I’d love to hear what other doulas and midwives think about this new pill.
This bothers me to no end. I agree with you on the possible health impacts years later…especially uterine cancer. I once had a doula client whose husband was just starting residency. He had done his OB rotation with a doctor who would not prescribe hormonal birth control and strongly urged women to use NFP (not saying I agree with his approach) and this doctor had said there were studies that have been done that linked uterine cancer and other health issues with women not having a period. Sadly, I have yet to find any of these studies…maybe I’ll do one of my OB rotations with the same doc and I can talk with him about it then.
And if medical professionals are going to say women are not meant to have the number of cycles that we do because our cycles stop during pregnancy and breastfeeding…then why the hell aren’t they pushing breastfeeding? Oh wait, I forgot, nobody makes any money when women breastfeed their babies.
I would just like to know where the basis for your second point comes from. I have heard this repeatedly lately and I can’t understand why the true function of hormonal contraceptives is so misunderstood by a lot of women. Hormonal contraceptives thin the uterine lining making it an inhospital if not nearly impossible enviroment for a fertilized egg to implant itself thus preventing pregnancy. You are not building a lining while on hormonal contraceptives therefore there is no lining to shed or reason for your vagina to “cleanse” itself outside of normal washing. Even the “sugar” pill does not allow you to have a true period because you have no uterine lining built up and are only experiencing breakthrough spotting/bleeding because your hormone levels are decreasing.

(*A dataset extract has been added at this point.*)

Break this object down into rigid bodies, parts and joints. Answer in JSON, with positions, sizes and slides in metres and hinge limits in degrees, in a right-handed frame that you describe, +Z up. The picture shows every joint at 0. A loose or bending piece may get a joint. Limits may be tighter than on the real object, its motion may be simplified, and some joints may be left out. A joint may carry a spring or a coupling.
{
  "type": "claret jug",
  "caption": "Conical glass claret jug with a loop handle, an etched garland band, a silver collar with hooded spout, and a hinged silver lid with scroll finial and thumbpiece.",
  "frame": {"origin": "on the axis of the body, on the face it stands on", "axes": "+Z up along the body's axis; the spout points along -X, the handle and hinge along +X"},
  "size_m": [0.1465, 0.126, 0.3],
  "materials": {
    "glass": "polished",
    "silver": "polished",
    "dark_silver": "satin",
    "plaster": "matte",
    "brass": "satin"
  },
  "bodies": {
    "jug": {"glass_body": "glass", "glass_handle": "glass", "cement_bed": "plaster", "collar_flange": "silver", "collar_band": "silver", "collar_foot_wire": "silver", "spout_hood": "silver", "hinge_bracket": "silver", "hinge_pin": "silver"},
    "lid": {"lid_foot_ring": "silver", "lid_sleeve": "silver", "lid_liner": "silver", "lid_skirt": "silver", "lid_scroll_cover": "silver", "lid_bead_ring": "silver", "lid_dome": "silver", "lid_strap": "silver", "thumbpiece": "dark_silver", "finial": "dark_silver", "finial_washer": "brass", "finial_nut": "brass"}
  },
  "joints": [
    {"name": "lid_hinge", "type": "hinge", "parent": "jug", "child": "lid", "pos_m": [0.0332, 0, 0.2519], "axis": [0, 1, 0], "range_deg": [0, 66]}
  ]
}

This is a very interesting topic to me on many levels. I did not start my period until nearly 19months after my daughter was born. The result for me was the realization of how affected I am every week of my cycle. I literaly feel like a different woman every week. When I took this realization to my Nurse Midwife her suggestion was that I should try and stop my cycles. She argued that while breastfeeding and moving states, the last thing I needed was to be dealing with my hormonal shifts every month (which often include at least a week of being quite tired). I left the office somewhat convinced that it was the reponsible thing to do but also feeling – wow I guess there is something wrong with me. Ultimately, I decided not to take the pill because it felt like some sort of degradation of myself. It felt like a solution that left no room for the acceptance of my being a woman. It left me with the impression that if I wanted to exist in this world, I would need to alter myself to fit. This felt mysogonistic and I ultimately decided to do without. I am however, left still feeling unclear of how to grapple with the reality of my changing weekly self. I have spoken to many other women about this and most of them have similar experiences with their cycles. They also tell me similar stories of ways to try and avoid the shifts. Is this not another way of not accepting all that we are as women? Is this not another way that we feel inadequate because of our sex. Where do we go from here? I want to embrace my womanhood but often feel so alone.

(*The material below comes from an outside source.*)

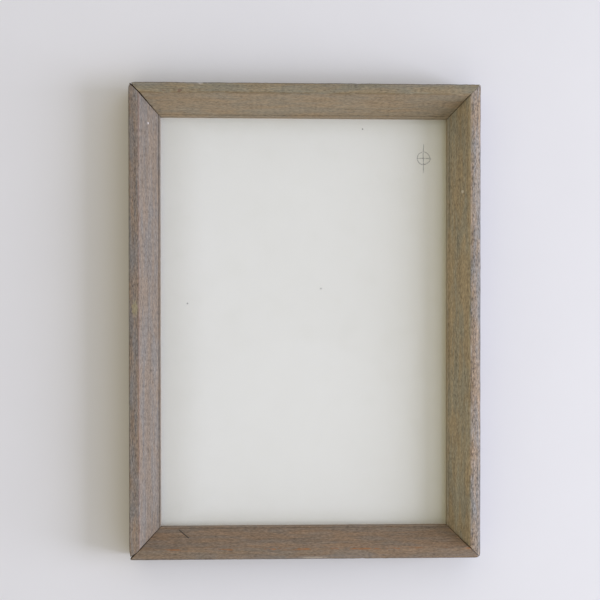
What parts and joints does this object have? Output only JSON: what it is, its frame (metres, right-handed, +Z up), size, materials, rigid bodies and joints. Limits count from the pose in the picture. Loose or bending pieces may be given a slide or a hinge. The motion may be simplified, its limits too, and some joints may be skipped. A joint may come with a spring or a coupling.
{
  "type": "screen printing frame",
  "caption": "Small screen printing frame: mitred, bevelled grey-brown hardwood rails with a pale woven mesh stretched flat under the opening, making a shallow well",
  "frame": {"origin": "middle of the underside, on the plane that the frame rests on when it lies print side down", "axes": "+Z up out of the well towards the squeegee side, +Y along the long rails towards the top rail, +X across the frame towards the right rail"},
  "size_m": [0.2536, 0.3426, 0.0254],
  "materials": {
    "stained_wood": "grey-brown stain, open pored, worn along the edges",
    "dried_glue": "dried wood glue, dark with dirt",
    "nail_steel": "bright steel strip",
    "mesh_fabric": "off-white polyester monofilament, satin",
    "staple_wire": "galvanised wire",
    "gummed_tape": "brown gummed paper tape, matt"
  },
  "bodies": {
    "root": {"rail_left": "stained_wood", "rail_right": "stained_wood", "rail_top": "stained_wood", "rail_bottom": "stained_wood", "mitre_glue_top_left": "dried_glue", "mitre_glue_top_right": "dried_glue", "mitre_glue_bottom_left": "dried_glue", "mitre_glue_bottom_right": "dried_glue", "v_nails_top_left": "nail_steel", "v_nails_top_right": "nail_steel", "v_nails_bottom_left": "nail_steel", "v_nails_bottom_right": "nail_steel", "stencil_mesh": "mesh_fabric", "staples_left": "staple_wire", "staples_right": "staple_wire", "staples_top": "staple_wire", "staples_bottom": "staple_wire", "edge_tape_left": "gummed_tape", "edge_tape_right": "gummed_tape", "edge_tape_top": "gummed_tape", "edge_tape_bottom": "gummed_tape"}
  },
  "joints": []
}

I wish you’d point to some studies that back up your claims or hesitations. The endometrium doesn’t slough off because it’s unhealthy- it sloughs off because the estrogen/progesterone levels aren’t high enough to maintain it. There’s nothing unhealthy about the endometrium that exits your uterus when you menstruate, and it has NOTHING to do with cancer.
Missing a period through the use of pills has NOTHING to do with malnutrition/unhealthiness/etc, because it’s not something that your body is doing based on its own biochemical balance, it’s doing it because of a medication that is being administered.
While I, too, have hesitations about hormonal contraception, I feel that my hesitation has an actual basis in reality. If the things you’re saying are true, I’d really like to read the literature that supports them.